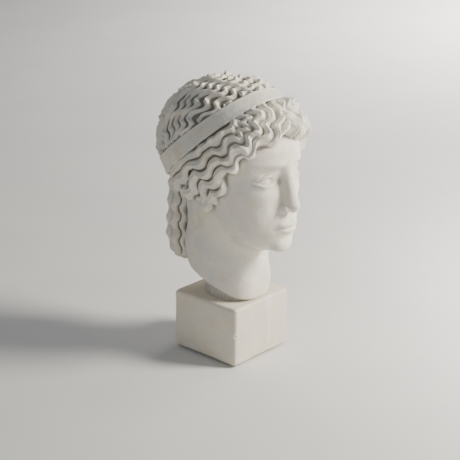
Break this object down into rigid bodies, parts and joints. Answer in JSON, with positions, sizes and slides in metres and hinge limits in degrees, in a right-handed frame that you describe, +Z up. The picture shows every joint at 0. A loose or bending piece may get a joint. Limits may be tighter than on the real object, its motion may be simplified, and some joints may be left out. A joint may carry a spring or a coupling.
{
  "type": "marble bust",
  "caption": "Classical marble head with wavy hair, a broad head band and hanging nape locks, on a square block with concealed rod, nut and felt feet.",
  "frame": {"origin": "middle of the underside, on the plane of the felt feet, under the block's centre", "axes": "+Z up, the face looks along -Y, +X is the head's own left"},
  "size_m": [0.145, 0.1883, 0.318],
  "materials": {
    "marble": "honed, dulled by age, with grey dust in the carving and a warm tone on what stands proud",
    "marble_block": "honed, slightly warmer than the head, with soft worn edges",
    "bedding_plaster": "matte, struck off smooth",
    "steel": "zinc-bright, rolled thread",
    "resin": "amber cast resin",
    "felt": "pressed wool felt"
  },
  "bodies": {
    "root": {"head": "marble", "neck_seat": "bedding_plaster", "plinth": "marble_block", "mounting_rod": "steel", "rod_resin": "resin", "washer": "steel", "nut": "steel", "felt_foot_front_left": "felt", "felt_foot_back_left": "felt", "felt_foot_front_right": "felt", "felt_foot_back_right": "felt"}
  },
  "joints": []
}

+ + + + + + +

-- EXERCISE TASK --
Reproduce every line of the material above exactly.

-- RESPONSE TO THIS TASK --
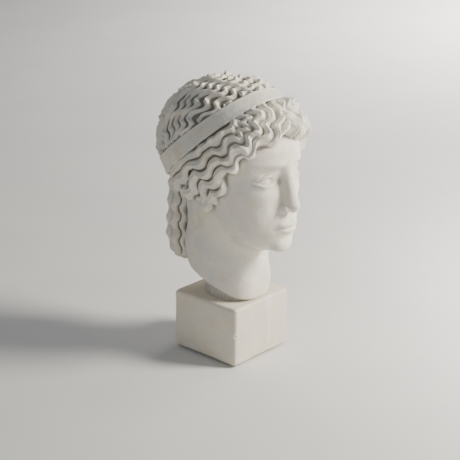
Break this object down into rigid bodies, parts and joints. Answer in JSON, with positions, sizes and slides in metres and hinge limits in degrees, in a right-handed frame that you describe, +Z up. The picture shows every joint at 0. A loose or bending piece may get a joint. Limits may be tighter than on the real object, its motion may be simplified, and some joints may be left out. A joint may carry a spring or a coupling.
{
  "type": "marble bust",
  "caption": "Classical marble head with wavy hair, a broad head band and hanging nape locks, on a square block with concealed rod, nut and felt feet.",
  "frame": {"origin": "middle of the underside, on the plane of the felt feet, under the block's centre", "axes": "+Z up, the face looks along -Y, +X is the head's own left"},
  "size_m": [0.145, 0.1883, 0.318],
  "materials": {
    "marble": "honed, dulled by age, with grey dust in the carving and a warm tone on what stands proud",
    "marble_block": "honed, slightly warmer than the head, with soft worn edges",
    "bedding_plaster": "matte, struck off smooth",
    "steel": "zinc-bright, rolled thread",
    "resin": "amber cast resin",
    "felt": "pressed wool felt"
  },
  "bodies": {
    "root": {"head": "marble", "neck_seat": "bedding_plaster", "plinth": "marble_block", "mounting_rod": "steel", "rod_resin": "resin", "washer": "steel", "nut": "steel", "felt_foot_front_left": "felt", "felt_foot_back_left": "felt", "felt_foot_front_right": "felt", "felt_foot_back_right": "felt"}
  },
  "joints": []
}